Friday, 16 November 2007

Review - The Sufferer and the Witness by Rise Against (2006)

Review by myslef taken from The Socialist issue 510

If the Siren Song of Counter Culture, Rise Against's previous album was anything to go by then the Sufferer and the Witness would be a fantastic album, and it doesn't disappoint.
The bands trademark double-time, emotionally rousing style comes through in the album's first song, Chamber the Catridge. The song, like others in the album focuses on two issues that are high in the conciousness of young people, war and the environment.
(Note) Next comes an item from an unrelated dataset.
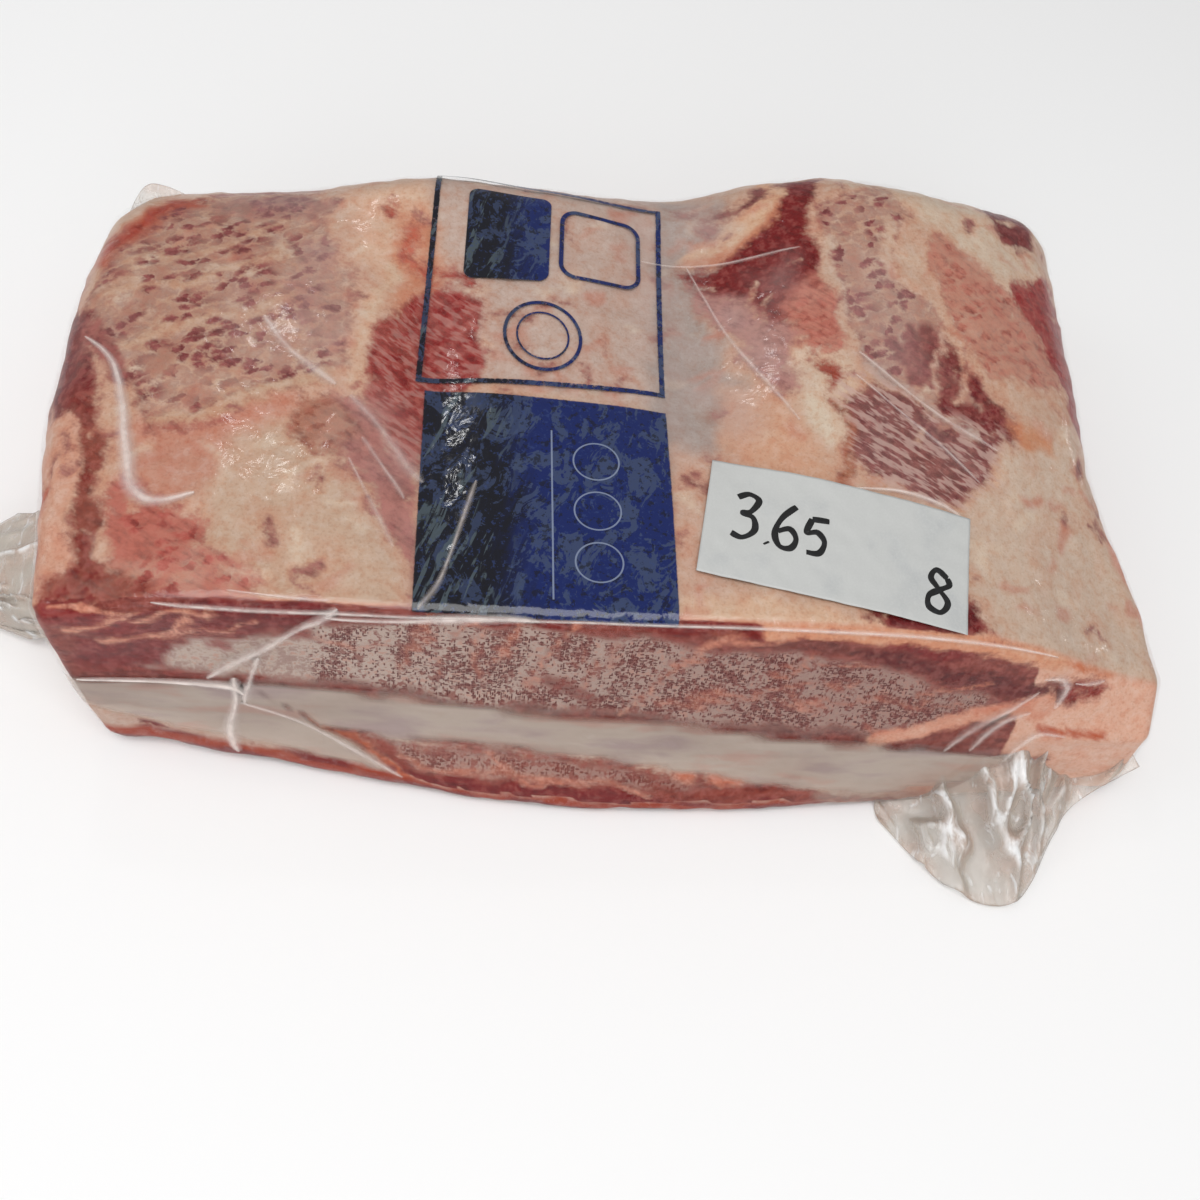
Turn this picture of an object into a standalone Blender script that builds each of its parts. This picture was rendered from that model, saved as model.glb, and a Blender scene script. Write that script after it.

It ends with the lyrics
"Can we be saved, has the damage now been done.. what's mine was always yours and yours is mine," highlighting the damage done to the environment.
In Bricks, the band conveys the anger of many young Americans:
"the lives our buried sons have laid won't cancel debts we've yet to pay"
and
"we run off fumes of injustice, we'll never die with the fuel that you give us"
The lack of a future for young people is conveyed again later, thorugh the lyrics
"the drones all slave away, they're working overtime, they serve a faceless queen. They never question why... but we have bills to pay, yeah, we have mouths to feed," in the intense song Drones.
All in all, the album is a fast paced emotive one, and an album I would definitely recommend to punk rock fans.

1 comment:

Frank Partisan said...

I'm not a punk fan.

Today in Minneapolis, your comrades led a high school walkout against the war, march and rally. It drew about 500 high school kids from several schools.